The best part of the race? When it was over. Is that true for all runners? Does anyone actually enjoy the race during the race? I’m asking honestly. I’ve considered running another 5k, but upon reflection, I think I’ll stick to walking and leave the running to someone else. Thank you for your encouragement. I couldn’t have done it without you. I told you I’d do it and because of that I did. My friend, Ofie, actually made the trip up to Raleigh and ran it, too! We didn’t find each other before the race but we caught up after. In fact, she took the photo of me “sprinting” across the finish line.
Can I admit now that there were several times during the process of completing this challenge that I was harboring some serious regrets? In the end, I’m glad I did it. This blog has served an interesting purpose in my life. It’s pushed me to push myself and I’m better for it. Unfortunately for you, dear reader, now that I’m officially unemployed, you’ll probably be hearing more from me. I can only spend so many hours a day cleaning out my garage. Thanks for reading along. If you’d like to get emails notifying you when a new post is published just click the FOLLOW button and do anything they ask you to…within in reason, of course.

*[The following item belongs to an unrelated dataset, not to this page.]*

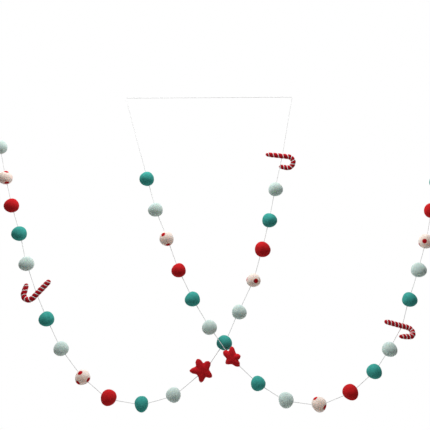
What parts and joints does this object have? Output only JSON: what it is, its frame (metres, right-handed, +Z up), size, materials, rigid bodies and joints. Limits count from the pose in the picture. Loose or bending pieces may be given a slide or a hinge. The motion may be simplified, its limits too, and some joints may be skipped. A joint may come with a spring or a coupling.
{
  "type": "felt ball garland",
  "caption": "Festive garland of felted wool balls, small candy-striped canes and puffy stars on a thin cotton string, hung in two crossing swags.",
  "frame": {"origin": "the left nail, where the string bends down into the front swag", "axes": "+X to the right along the row of nails, +Y away from the viewer into the wall, +Z up"},
  "size_m": [0.8438, 0.0417, 0.5329],
  "materials": {
    "mint_felt": "matte felted wool",
    "teal_felt": "matte felted wool",
    "white_felt": "matte felted wool with small red dots",
    "red_felt": "matte felted wool",
    "cane_felt": "matte felted wool wound with a thin cream thread",
    "star_felt": "matte felted wool",
    "string_cotton": "matte twisted cotton"
  },
  "bodies": {
    "root": {"ball_01_mint": "mint_felt", "ball_02_white": "white_felt", "ball_03_red": "red_felt", "ball_04_teal": "teal_felt", "ball_05_mint": "mint_felt", "ball_07_teal": "teal_felt", "ball_08_mint": "mint_felt", "ball_09_white": "white_felt", "ball_10_red": "red_felt", "ball_11_teal": "teal_felt", "ball_12_mint": "mint_felt", "ball_14_teal": "teal_felt", "ball_15_mint": "mint_felt", "ball_16_white": "white_felt", "ball_17_red": "red_felt", "ball_18_teal": "teal_felt", "ball_19_mint": "mint_felt", "ball_21_teal": "teal_felt", "ball_22_mint": "mint_felt", "ball_23_white": "white_felt", "ball_24_red": "red_felt", "ball_25_teal": "teal_felt", "ball_26_mint": "mint_felt", "ball_28_teal": "teal_felt", "ball_29_mint": "mint_felt", "ball_30_white": "white_felt", "ball_31_red": "red_felt", "ball_32_teal": "teal_felt", "ball_33_mint": "mint_felt", "ball_35_teal": "teal_felt", "ball_36_mint": "mint_felt", "ball_37_white": "white_felt", "ball_38_red": "red_felt", "ball_39_teal": "teal_felt", "cane_06": "cane_felt", "cane_20": "cane_felt", "cane_34": "cane_felt", "end_loop_left": "string_cotton", "end_loop_right": "string_cotton", "star_13": "star_felt", "star_27": "star_felt", "string": "string_cotton"}
  },
  "joints": []
}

Before you go…I’ve discovered that I’m an angry runner. You may be more familiar with this concept in reference to the term “angry drunk”. I myself am not an angry drunk. I can honestly count on one hand the number of times I would have even qualified as being drunk and I can tell you I’m more of a giggler than a jerk. But, during the course of training I discovered that the songs that motivate me the most during a run are not the fun, inspirational ones. Apparently, I run best with a chip on my shoulder. I need the Gym Class Heroes to tell me I’m a fighter, Busta Rhymes to yell at me, and Eminem to feed some unresolved respect issues I didn’t even know that I had. I’m not sure what that says about me, but I’m not sure I like it.